I am going to start at the front door which has simple push/pull handles under a deadbolt. Well, a double cylinder deadbolt. The door is signed an emergency exit so only constitutes a risk to staff before and after the customers are present. We have all heard it, "We will only lock it when nobody is inside." I did not get a usable photo of this door.

Within the seating area, there is a glass door opening onto a patio.  This door is NOT signed an exit but is highly visible with its panic exit device under an MS deadbolt.  I could not confirm if the deadbolt was locked or not but reasonable to assume locked since it was cool enough the patio was not in use. (There is a sign slightly above this door and it points the way right toward the last photo in this series.)  I could not find a web connection for the sticker on the door so suspect it is a 'dummy' tag.



First, I would like to take a detour to the patio.  People exiting here will be on a fenced patio with one gate with another exit device. Although this is a terrible photo, there is a padlock holding the gate at knee level.  In the event of a fire, a chair would solve the problem on any of the glass panels.  (The padlock is lined up with the curb behind and so is not very visible here.  Strangely, a second padlock was sitting on a rail nearby with no apparent function at all.)

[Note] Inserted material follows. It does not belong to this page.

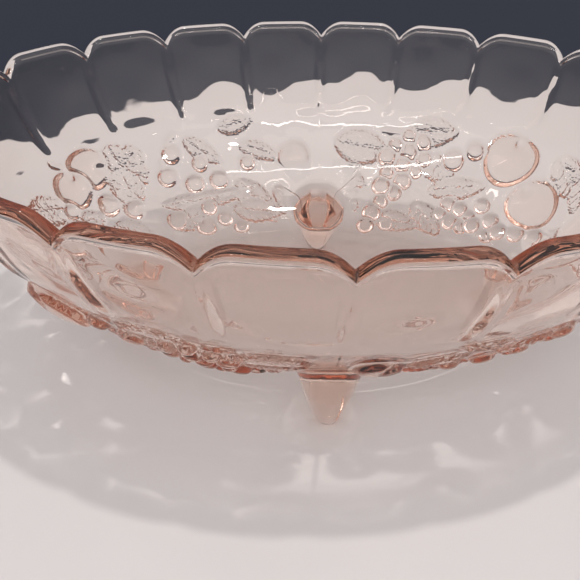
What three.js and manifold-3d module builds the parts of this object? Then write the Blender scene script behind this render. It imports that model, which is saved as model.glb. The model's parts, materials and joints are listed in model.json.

Finally, there is this door.  It is where the overhead sign mentioned about points and it too has an EXIT sign which looks like it has had the bulbs removed and red tape used to cover the word.  The door itself enters one end of the kitchen along an exterior wall.  I can only guess the sign was altered at the same time the big fridge was placed over the door.  Since you can see over the pass thru, you can tell the basic plan of the front of the kitchen and people could still exit via another door and walk past the grills and fryers. However, that door is NOT marked an exit for exactly that reason.

I could not evaluate the final exit from the back of the kitchen but the outside hardware did not make me optimistic either.

So if I may, let me post a completely plausible scenario.  Before opening when only one manager with a key is present, staff overheat a fryer and create an oil fire. This blocks the secondary exit, the patio is not an option and the primary needs a key to open from inside.

I have not named this location since I know problems like this are all too common and solving this case is not solving the problem.

 I was once asked during a night club renovation to put barrel bolts at the tops of three out of four exit doors on the front. On behalf of my employer, I explained the problem and declined and the owner was fine with that.  A few days later when my work was done, I saw the owners walking with the fire inspector hours before it was to open.  As I wrote my paperwork and the fire official wrote his on a different table, we were both in clear view of staff from the general contractor putting on the barrel bolts I had declined to install.  The owner got his papers calmly from the inspector and the inspector walked out the only remaining operable door. To make a stink that time, would have cost us a client and probably me my job.  Even now, I can not tell from our local fire department web site if complaints are written in confidentially or my name MUST be release to the business as part of the process.  Of course, I will name places if compelled to do so but why not have more eyes knowing the problem and professionally working to solve it.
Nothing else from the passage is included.